***** Data entries *****
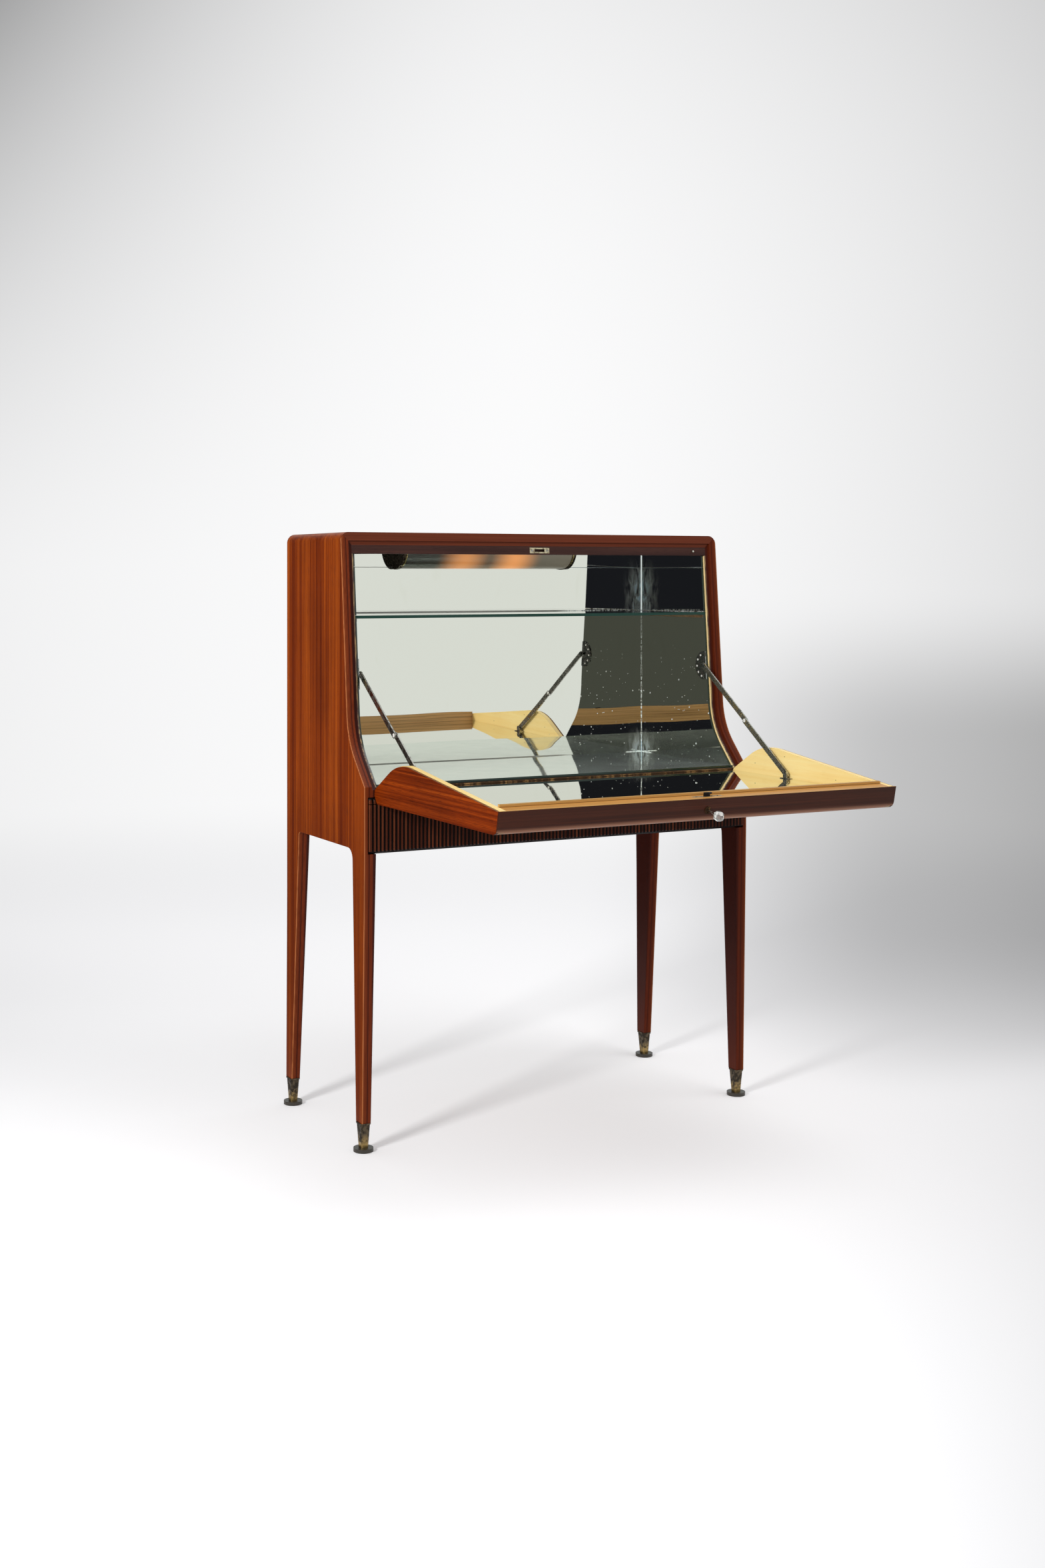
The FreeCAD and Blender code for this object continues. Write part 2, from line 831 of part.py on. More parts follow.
def stay_points():
    """Wall pivot, knuckle and flap pivot of a stay, let down and straight, in Y and Z."""
    edge_y = crossing(upper_edge(mirror_offset), level(stay_pivot_z)).x
    wall = flat(edge_y + stay_pivot_set, stay_pivot_z)
    foot = flat(hinge_y - stay_foot_reach, hinge_z + stay_foot_rise)
    knuckle = wall + (foot - wall).normalize() * stay_upper_length
    return wall, knuckle, foot


def stay_planes():
    """X of the faces of a right stay, from the mirror inwards."""
    plate = mirror_half - plate_thickness
    upper_out = plate - boss_height - stay_gap
    upper_in = upper_out - stay_thickness
    lower_out = upper_in - 2 * stay_gap
    lower_in = lower_out - stay_thickness
    ear_out = lower_in - stay_gap
    return plate, upper_out, upper_in, lower_out, lower_in, ear_out


def at(point, x):
    """A point in Y and Z set at one X."""
    return Vector(x, point.x, point.y)


def link(start, end, x0, x1):
    """A flat bar with round ends between two pivots."""
    radius = stay_width / 2
    along = (end - start).normalize() * radius
    aside = flat(-along.y, along.x)
    corners = [
        start - along + aside, end + along + aside,
        end + along - aside, start - along - aside,
    ]
    return across([(corner, radius) for corner in corners], x0, x1)


def stay_plate(wall, plate_x, upper_out, upper_in):
    """D-shaped wall plate with its headed pivot."""
    half = plate_height / 2
    front_y = wall.x - stay_pivot_set
    top = Vector(plate_x, front_y, wall.y + half)
    low = Vector(plate_x, front_y, wall.y - half)
    bulge = Vector(plate_x, front_y + plate_width, wall.y)
    edges = [Part.Arc(top, bulge, low).toShape(), Part.makeLine(low, top)]
    plate = Part.Face(Part.Wire(edges)).extrude(Vector(plate_thickness, 0, 0))
    plate.rotate(at(wall, 0), Vector(1, 0, 0), -frame_lean_deg)
    head_x = upper_in - stay_gap
    pivot = rod(rivet_radius, at(wall, head_x), at(wall, plate_x))
    head = rod(rivet_head_radius, at(wall, head_x - rivet_head), at(wall, head_x))
    return plate.fuse([pivot, head]).removeSplitter()


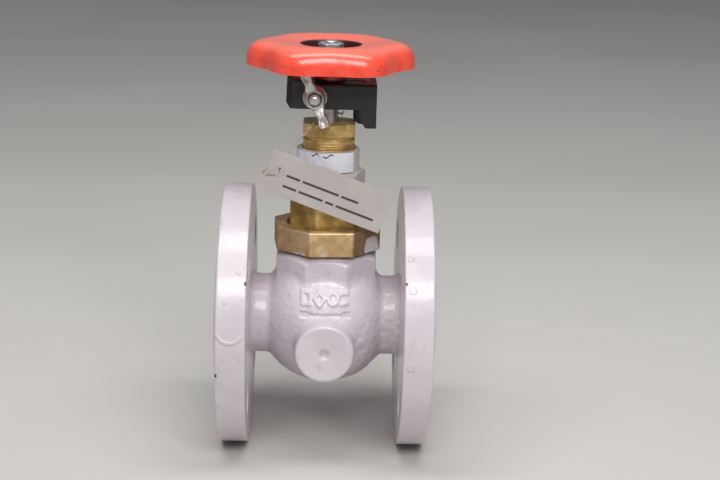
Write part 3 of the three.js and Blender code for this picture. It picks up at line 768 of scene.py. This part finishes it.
def casting_field(x, y, z):
    """Globe, necks, collar, spigot and bosses, with the flow passage cut out."""
    up = z - AXIS_Z
    from_axis = np.hypot(y, up)
    from_stem = np.hypot(x, y)
    from_boss = np.hypot(x, z - BOSS_Z)
    reach = np.abs(y)
    globe = np.sqrt(x * x + y * y + up * up) - GLOBE_RADIUS
    body = soft_min(globe, from_axis - NECK_RADIUS, NECK_FILLET)
    along = np.abs(x)
    wall = np.maximum(np.maximum(FLANGE_BACK + 0.05 - along, from_axis - 27), along - FLANGE_BACK - 1.7)
    body = soft_min(body, wall, FLANGE_FILLET)
    flat = COLLAR_RADIUS * math.cos(math.pi / 8)
    octagon = soft_max(np.maximum(along, reach), (along + reach) * math.sqrt(0.5), 0.3) - flat
    slope = 1.05
    chamfer = (from_stem - 20.3 + (z - COLLAR_TOP) * slope) / math.hypot(1, slope)
    collar = soft_max(soft_max(octagon, z - COLLAR_TOP, 0.3), chamfer, 0.3)
    collar = np.maximum(collar, 64 - z)
    body = soft_min(body, collar, COLLAR_FILLET)
    boss = soft_max(from_boss - BOSS_RADIUS, reach - BOSS_REACH, 1.4)
    body = soft_min(body, np.maximum(boss, 10 - reach), BOSS_FILLET)
    raised = np.maximum(np.maximum(globe - 0.6, mark_outlines(x, z)), y + 8)
    body = soft_min(body, raised, 0.6)
    groove = np.maximum(np.maximum(-0.6 - globe, bar_outline(x, z)), y + 8)
    body = soft_max(body, -groove, 0.35)
    rough = 1 + 1.3 * ease(x, 9, 13) * (y < 0) * ease(-z, -66, -58)
    off_face = from_boss + np.maximum(BOSS_REACH - 1.5 - reach, 0) * 4
    plain = ease(off_face, BOSS_RADIUS - 1, BOSS_RADIUS + 3)
    body = body + plain * rough * (0.10 * lumps(x, y, z, 2.1, 5) + 0.10 * lumps(x, y, z, 5.3, 7))
    dimple = np.sqrt(from_boss ** 2 + (reach - BOSS_REACH - 1.1) ** 2) - 2.5
    body = soft_max(body, -dimple, 0.4)
    spigot = np.maximum(from_stem - SPIGOT_RADIUS, np.maximum(z - SPIGOT_TOP, 80 - z))
    thread = 0.35 * np.cos(TAU * z / 2 + np.arctan2(y, x))
    body = np.minimum(body, spigot + np.where(z > COLLAR_TOP + 0.6, 0.4 + thread, 0))
    return soft_max(body, -passage_field(x, y, z), 0.4)


def passage_field(x, y, z):
    """The hollow inside: a chamber with two bores and a mouth, parted by the seat's web."""
    up = z - AXIS_Z
    chamber = np.sqrt(x * x + y * y + up * up) - (GLOBE_RADIUS - WALL)
    bore = np.hypot(y, up) - BORE_RADIUS - 0.05
    mouth = np.maximum(np.hypot(x, y) - BONNET_BORE_RADIUS, 8 - up)
    hollow = soft_min(chamber, bore, 4)
    hollow = soft_min(hollow, mouth, 2)
    bend = 13.0
    rise = np.clip((np.abs(x) - bend) * 1.22, 0, None) * np.sign(-x)
    web = (np.abs(up - rise) - 2.5) * 0.75
    hollow = soft_max(hollow, -web, 1.5)
    from_stem = np.hypot(x, y)
    hollow = np.minimum(hollow, np.maximum(from_stem - SEAT_RING_RADIUS - 0.3, np.abs(up) - 8))
    ledge = np.maximum(from_stem - SEAT_RING_RADIUS - 2.4, np.abs(up - 7.1) - 4.8)
    return np.minimum(hollow, ledge)


def along_flow(verts, side):
    """Turns points made about +Z so that +Z becomes the flow axis, towards the given side."""
    verts = np.asarray(verts, float)
    return np.stack([side * verts[:, 2], verts[:, 1], AXIS_Z - verts[:, 0]], -1)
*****
# Directions for this task:
Starting at the top of the data above, repeat every line exactly until the line containing "return plate, upper_out, upper_in, lower_out, lower_in, ear_out" has been given, then stop.

# Solution below:
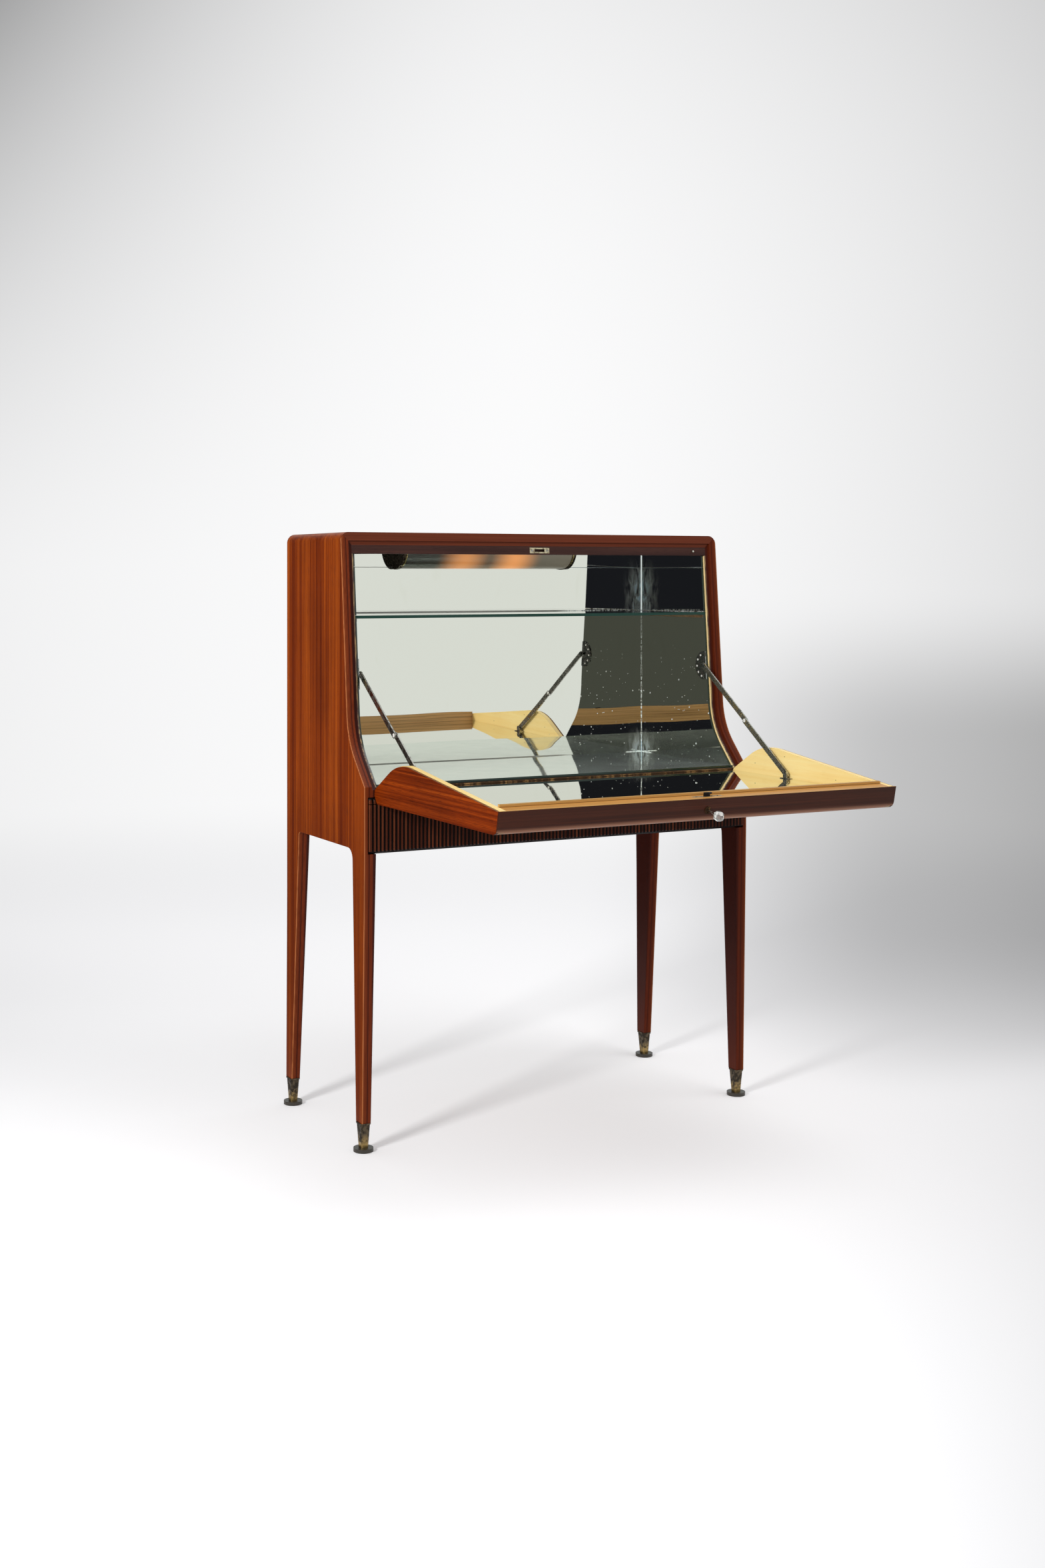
The FreeCAD and Blender code for this object continues. Write part 2, from line 831 of part.py on. More parts follow.
def stay_points():
    """Wall pivot, knuckle and flap pivot of a stay, let down and straight, in Y and Z."""
    edge_y = crossing(upper_edge(mirror_offset), level(stay_pivot_z)).x
    wall = flat(edge_y + stay_pivot_set, stay_pivot_z)
    foot = flat(hinge_y - stay_foot_reach, hinge_z + stay_foot_rise)
    knuckle = wall + (foot - wall).normalize() * stay_upper_length
    return wall, knuckle, foot


def stay_planes():
    """X of the faces of a right stay, from the mirror inwards."""
    plate = mirror_half - plate_thickness
    upper_out = plate - boss_height - stay_gap
    upper_in = upper_out - stay_thickness
    lower_out = upper_in - 2 * stay_gap
    lower_in = lower_out - stay_thickness
    ear_out = lower_in - stay_gap
    return plate, upper_out, upper_in, lower_out, lower_in, ear_out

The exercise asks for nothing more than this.